= Joseph Giunta =

Canadian painter

Joseph Giunta (1911–2001) was a Canadian painter whose career spanned over 70 years. He was born in Montreal and began painting at the age of 14. He studied the arts at the Monument National and at the École des Beaux-Arts de Montréal. Giunta also studied with Adrien Hébert in 1925, John Young Johnstone in 1930, as well as in Boston, France and Italy.
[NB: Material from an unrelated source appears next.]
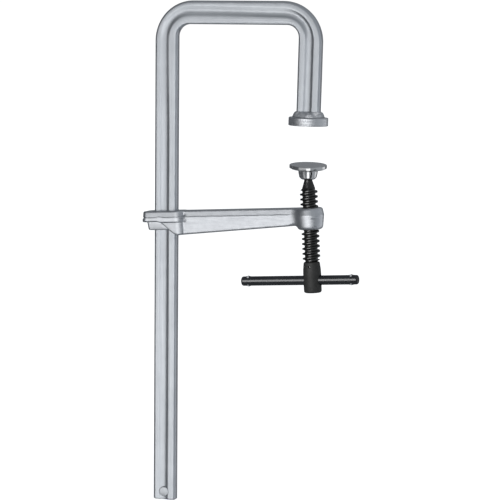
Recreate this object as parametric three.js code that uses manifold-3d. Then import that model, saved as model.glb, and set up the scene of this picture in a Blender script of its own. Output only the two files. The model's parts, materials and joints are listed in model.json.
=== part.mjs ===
// Deep-throat sliding-arm clamp with a square bow, sized for 300 mm opening and 140 mm reach.
// Millimetres, +Z up the rail. The origin is the centre of the fixed jaw's clamping face.
// X runs from the rail towards the jaws, and Y is the thickness of the rail.

import * as THREE from 'three';
import { mergeVertices } from 'three/addons/utils/BufferGeometryUtils.js';
import Module from 'manifold-3d';

// ---- driving dimensions -------------------------------------------------------------------

const GAP = 0.35; // running clearance between neighbouring pieces

// profiled rail, bent into a square bow
const RAIL_WIDTH = 24;
const RAIL_DEPTH = 10.5;
const RAIL_CORNER = 2.5;
const GROOVE_WIDTH = 10;
const GROOVE_DEPTH = 1.4;
const REACH = 140; // rail's inner face to the jaws' centre line
const BOW_TOP = 124.5;
const RAIL_END = -393.5;
const BEND_RADIUS = 27; // on the bar's centre line
const BEND_STEPS = 8;
const LEG_LEAN = THREE.MathUtils.degToRad(1.3);

// fixed jaw
const FOOT_RADIUS = 20;
const FOOT_HEIGHT = 8.5;
const FOOT_BEVEL = 0.8;
const WELD_HEIGHT = 5.6;
const WELD_RADIUS = 16.5;
const WELD_TOP_RADIUS = 14.2;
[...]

Throughout his career, Giunta's style evolved into 4 major styles:
- Figuration (1931–1958)
- Gestural Abstraction (1958–1975)
- Geometric and Baroque Constructions (1971–1989)
- Organic Collage-Paintings (1974–2001)

Over the course of more than 60 years, Giunta participated in a host of solo and group exhibitions, including at Quebec City's Zanettin Gallery in 1965 and 1973, as well as at the Quebec Pavilion at the Osaka World's Fair in 1970.

In 2001, the year of his death, a major exhibit at the Maison de la culture Frontenac in Montreal, along with the release of filmmaker Pepita Ferrari's Joseph Giunta: A Silent Triumph, served to pay a tribute to the artist, repositioning Giunta within the artistic scene in Quebec and Canada.